In other words, any man with an interest in me will have to take me exactly as I am – to like me purely for myself, as I was created. Yes I have physical flaws, some of them quite obvious – hair that can never be elegant, sleek or shiny; sensitive skin that flushes or burns too easily; and a few pale silvery stretch marks left over from carrying my beautiful baby girl. I will admit to them all and will not resort to trying to hide or erase them, even if they do cause me many pangs of insecurity and unease. After all, don’t we all have flaws, be it cellulite, old scars or love handles? Maybe it’s time we paid more attention to the flaws and issues we have on the inside, such as our vapid obsession with appearances, rather than harping on our outward flaws, which have so little bearing on our character and lives in general.

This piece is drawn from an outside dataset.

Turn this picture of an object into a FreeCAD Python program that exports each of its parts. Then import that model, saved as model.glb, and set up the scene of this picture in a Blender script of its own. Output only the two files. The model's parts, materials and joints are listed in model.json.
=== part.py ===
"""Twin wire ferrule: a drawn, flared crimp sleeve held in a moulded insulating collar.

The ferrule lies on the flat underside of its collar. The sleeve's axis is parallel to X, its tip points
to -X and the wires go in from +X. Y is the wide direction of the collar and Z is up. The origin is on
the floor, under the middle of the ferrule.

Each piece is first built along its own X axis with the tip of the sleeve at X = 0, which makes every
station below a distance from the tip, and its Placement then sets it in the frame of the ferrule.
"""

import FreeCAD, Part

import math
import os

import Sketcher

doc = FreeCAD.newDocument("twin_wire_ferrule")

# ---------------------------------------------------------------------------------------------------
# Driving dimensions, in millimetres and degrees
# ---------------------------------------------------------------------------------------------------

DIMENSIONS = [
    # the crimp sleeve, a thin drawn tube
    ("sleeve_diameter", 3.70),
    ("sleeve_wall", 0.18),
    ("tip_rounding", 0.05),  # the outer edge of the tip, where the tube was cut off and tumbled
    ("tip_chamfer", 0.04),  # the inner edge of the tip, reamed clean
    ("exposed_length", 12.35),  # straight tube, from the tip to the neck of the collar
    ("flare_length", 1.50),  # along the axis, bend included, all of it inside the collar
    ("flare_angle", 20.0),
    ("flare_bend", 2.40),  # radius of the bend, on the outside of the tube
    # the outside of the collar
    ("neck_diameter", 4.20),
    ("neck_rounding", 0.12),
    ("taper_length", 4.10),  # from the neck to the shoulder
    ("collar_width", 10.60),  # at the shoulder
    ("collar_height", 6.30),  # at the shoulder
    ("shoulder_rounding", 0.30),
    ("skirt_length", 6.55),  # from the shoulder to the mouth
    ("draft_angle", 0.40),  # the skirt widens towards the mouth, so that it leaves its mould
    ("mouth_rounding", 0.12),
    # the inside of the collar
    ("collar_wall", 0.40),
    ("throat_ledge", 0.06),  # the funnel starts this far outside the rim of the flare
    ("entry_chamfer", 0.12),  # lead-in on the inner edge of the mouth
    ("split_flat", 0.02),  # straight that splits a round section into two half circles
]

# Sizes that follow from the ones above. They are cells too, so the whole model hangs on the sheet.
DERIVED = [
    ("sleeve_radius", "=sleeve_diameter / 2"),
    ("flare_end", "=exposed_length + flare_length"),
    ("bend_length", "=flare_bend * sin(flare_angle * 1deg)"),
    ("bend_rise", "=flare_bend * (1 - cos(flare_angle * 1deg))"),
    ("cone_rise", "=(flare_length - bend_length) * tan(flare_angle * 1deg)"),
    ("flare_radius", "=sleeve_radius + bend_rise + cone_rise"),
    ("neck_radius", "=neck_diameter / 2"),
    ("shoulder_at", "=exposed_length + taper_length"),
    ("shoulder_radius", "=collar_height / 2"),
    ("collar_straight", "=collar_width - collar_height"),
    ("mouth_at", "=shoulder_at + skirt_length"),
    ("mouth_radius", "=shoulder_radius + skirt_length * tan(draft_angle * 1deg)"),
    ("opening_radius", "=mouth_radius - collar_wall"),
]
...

In conclusion I leave you with a quote taken from the song “Zombie Inc.” by Swedish melodic death metal band In Flames, which perfectly illustrates my point:
“Shallowness and beauty
was all that concerned her body
but the soul, her divine guest
were thrust to the bottom”
What we as individuals have to decide as we live our lives and search for that “perfect” partner is this – do we want someone consumed by an obsession with shallowness and beauty, or someone concerned with bettering their “divine guest”? Beauty on the inside or beauty on the outside – ultimately, which is more desirable? The answer, to me, is crystal clear. Which will you choose to seek?